▸ Task objective
Write out all the material exactly. Leave nothing out.

◆ ◆ ◆ ◆ ◆ ◆ ◆

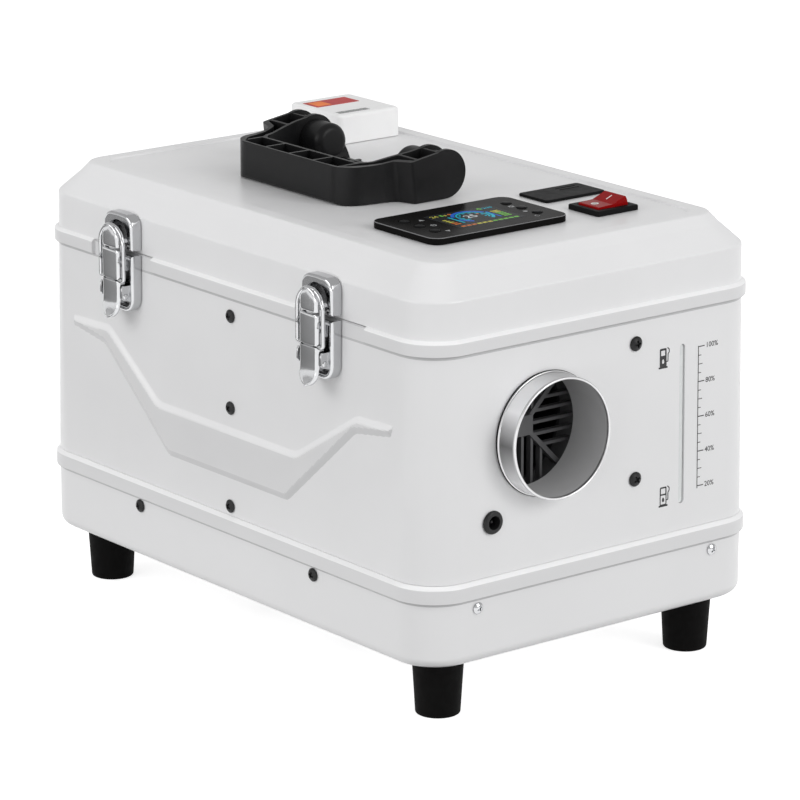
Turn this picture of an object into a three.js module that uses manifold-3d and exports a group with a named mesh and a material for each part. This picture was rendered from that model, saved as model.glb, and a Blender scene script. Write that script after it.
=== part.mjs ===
// Portable diesel air heater in a toolbox-style steel case: base tray, body shell and hinged lid,
// heater unit and fuel tank side by side inside, folding carry handle, controller and switch on the lid.
// Millimetres. +X is the hot-air outlet end, -Y the latch side, +Z up, z = 0 is the floor under the feet.
import * as THREE from "three";
import { mergeVertices } from "three/addons/utils/BufferGeometryUtils.js";
import Module from "manifold-3d";

const wasm = await Module();
wasm.setup();

// ---------------------------------------------------------------- driving dimensions
const CASE_L = 401.8; // outside length of the case at the tray, along X
const CASE_W = 263.7; // outside width, along Y
const CORNER_R = 27; // vertical corner radius
const WALL = 2; // sheet thickness as modelled
const GAP = 0.3; // clearance kept between neighbouring pieces
const Z_BOTTOM = 37; // underside of the case
const Z_BEAD1 = 77.8; // lower bead, the rolled rim of the tray
const Z_BEAD2 = 89.1;
const Z_BEAD3 = 228.2; // upper bead, the rolled rim of the body
const Z_BEAD4 = 238.3;
const Z_SEAM = 237; // body to lid
const Z_PANEL = 279; // recessed top panel of the lid
const BEAD = 2.4; // how far a bead stands proud
const DRAFT = 0.01188; // inward lean of every wall above the tray, mm per mm
const FOOT_INSET_X = 29.6;
const FOOT_INSET_Y = 32.3;
const FOOT_R_TOP = 15.9;
const FOOT_R_BOTTOM = 13.75;
const DUCT_Y = -41.3; // hot-air axis
const DUCT_Z = 170.6;
const DUCT_OD = 75; // standard warm-air hose collar
const DUCT_X = 216.6; // rim of the collar
const LATCH_X = 103; // latches at plus and minus this
const HINGE_Y = 138; // lid hinge axis
const HINGE_Z = 237.15;
const HANDLE_X = -27.5; // middle of the handle
const HANDLE_PIVOT_Y = 4;
const HANDLE_PIVOT_Z = 294.9;
const HANDLE_END_R = 15.5;
const SWITCH_X = 131;
const SWITCH_Y = 62;
const LCD = { x0: 79, x1: 143, y0: -80, y1: 26, r: 8, z0: 279.3, z1: 283.6 };
const CENTRE_X = -5.1; // moves the model so that its bounding box stands on the origin
const CENTRE_Y = 3.4;

const HL = CASE_L / 2;
const HW = CASE_W / 2;
const lean = (z) => Math.max(0, z - Z_BEAD2) * DRAFT;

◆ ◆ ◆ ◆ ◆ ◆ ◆

▸ Written answer
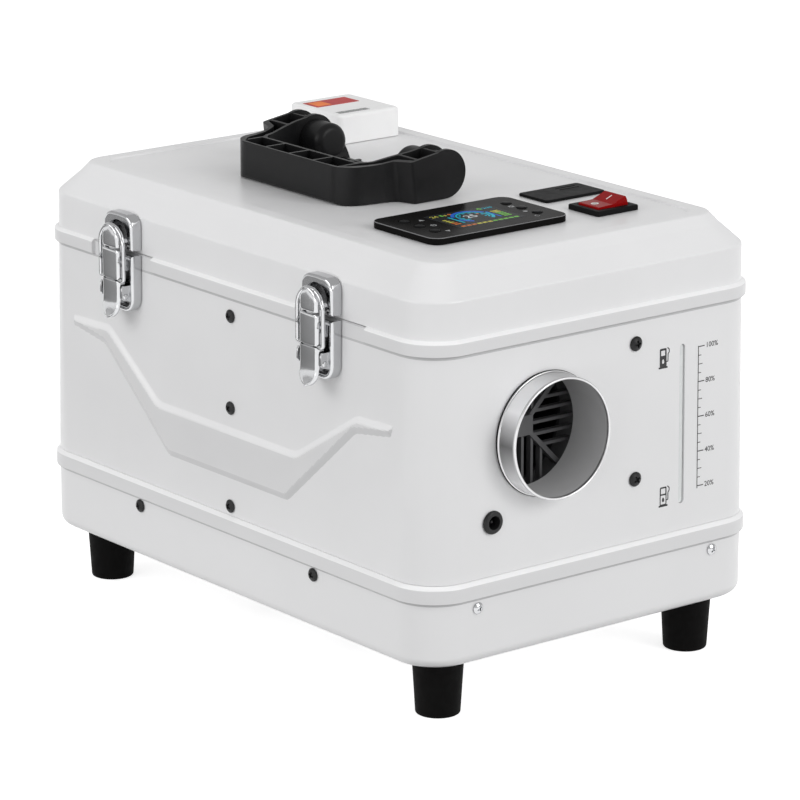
Turn this picture of an object into a three.js module that uses manifold-3d and exports a group with a named mesh and a material for each part. This picture was rendered from that model, saved as model.glb, and a Blender scene script. Write that script after it.
=== part.mjs ===
// Portable diesel air heater in a toolbox-style steel case: base tray, body shell and hinged lid,
// heater unit and fuel tank side by side inside, folding carry handle, controller and switch on the lid.
// Millimetres. +X is the hot-air outlet end, -Y the latch side, +Z up, z = 0 is the floor under the feet.
import * as THREE from "three";
import { mergeVertices } from "three/addons/utils/BufferGeometryUtils.js";
import Module from "manifold-3d";

const wasm = await Module();
wasm.setup();

// ---------------------------------------------------------------- driving dimensions
const CASE_L = 401.8; // outside length of the case at the tray, along X
const CASE_W = 263.7; // outside width, along Y
const CORNER_R = 27; // vertical corner radius
const WALL = 2; // sheet thickness as modelled
const GAP = 0.3; // clearance kept between neighbouring pieces
const Z_BOTTOM = 37; // underside of the case
const Z_BEAD1 = 77.8; // lower bead, the rolled rim of the tray
const Z_BEAD2 = 89.1;
const Z_BEAD3 = 228.2; // upper bead, the rolled rim of the body
const Z_BEAD4 = 238.3;
const Z_SEAM = 237; // body to lid
const Z_PANEL = 279; // recessed top panel of the lid
const BEAD = 2.4; // how far a bead stands proud
const DRAFT = 0.01188; // inward lean of every wall above the tray, mm per mm
const FOOT_INSET_X = 29.6;
const FOOT_INSET_Y = 32.3;
const FOOT_R_TOP = 15.9;
const FOOT_R_BOTTOM = 13.75;
const DUCT_Y = -41.3; // hot-air axis
const DUCT_Z = 170.6;
const DUCT_OD = 75; // standard warm-air hose collar
const DUCT_X = 216.6; // rim of the collar
const LATCH_X = 103; // latches at plus and minus this
const HINGE_Y = 138; // lid hinge axis
const HINGE_Z = 237.15;
const HANDLE_X = -27.5; // middle of the handle
const HANDLE_PIVOT_Y = 4;
const HANDLE_PIVOT_Z = 294.9;
const HANDLE_END_R = 15.5;
const SWITCH_X = 131;
const SWITCH_Y = 62;
const LCD = { x0: 79, x1: 143, y0: -80, y1: 26, r: 8, z0: 279.3, z1: 283.6 };
const CENTRE_X = -5.1; // moves the model so that its bounding box stands on the origin
const CENTRE_Y = 3.4;

const HL = CASE_L / 2;
const HW = CASE_W / 2;
const lean = (z) => Math.max(0, z - Z_BEAD2) * DRAFT;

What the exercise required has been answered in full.